TOLEDO, OHIO -- Late last night aboard her campaign plane, Hillary Clinton held a press conference with friend and supporter, actor Ted Danson. Less than eight hours later, the Clinton campaign called for yet another press conference surprising many of the traveling reporters. But it soon became clear that the early morning press conference was aimed to draw attention to recent reports that a senior economic adviser for Barack Obama met with Canadian officials to downplay Obama's tough talk on NAFTA. The Obama campaign has been on the record categorically denying such a meeting.

But a new memo shows that a meeting between Austan Goolsbee, Obama's chief economic advisor did, in fact, take place with Canadian officials, according to the Associated Press.

"If you come to Ohio and both give speeches that are very critical of NAFTA and you send out misleading and false information about my position regarding NAFTA and then we find out that your chief economic adviser has gone to a foreign government and basically done the old 'wink, wink, don't pay attention, this is just political rhetoric.' I think that raises serious questions," Clinton told reporters.

She suggested that if reporters were to substitute her name for Obama's name in this story that she would have received greater scrutiny.

"Just ask yourself," Clinton said. "If some of my advisers had been having private meetings with foreign governments basically saying 'ignore what I'm saying because its only political rhetoric,' I think it raises serious questions."

Clinton's comments come just one day before Ohioans are set to head to the polls, and she hopes the new developments will raise questions in the minds of voters.

She was asked about her chances in the upcoming primaries and how she has handled this long nomination process.

"This is the equivalent of the hazing process, who can withstand it?
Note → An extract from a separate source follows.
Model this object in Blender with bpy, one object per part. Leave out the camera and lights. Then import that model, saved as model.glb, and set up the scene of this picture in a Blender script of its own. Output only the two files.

Who can keep going?"

And to that question, win or lose, Clinton again asserted that she plans on continuing the campaign. "I believe we will do well tomorrow I believe that's going to be a very significant message to the country. Then we move on to Pennsylvania and states still ahead, so I'm just getting warmed up."

Last night in Cleveland, Clinton made her way to the back of her campaign plane, armed with a beer in a red plastic cup and accompanied by Danson and his wife Mary Steenburgen. Clinton said she wanted to introduce the actors, but the lighthearted moment soon turned into a full-blown press conference with Clinton fielding a variety of questions from the likelihood that she can survive past March 4, to her continual references, in a TV ad and on the stump, to 3 a.m. phone calls to the president.

Clinton said she thinks the image of the phone call helps "dramatize" what the stakes are for people. "You know, I've been saying in many different ways for a year that stakes could not be higher, we face big challenges, we have real threats. I've said it over and over again. I think the jarring image of the phone call, which happens and is part of being president, helps to concentrate peoples' attentions in ways that all the descriptives just don't."

Although most of the attention was focused on Clinton, one reporter did shout out a question to Danson asking him how he felt that his friend and colleague Larry David, from the HBO show "Curb Your Enthusiasm," was supporting Obama. Danson said jokingly, "I'm out of that show. I'm never going to do it again."

Clinton chimed in, "So let's all curb our enthusiasm." Zing!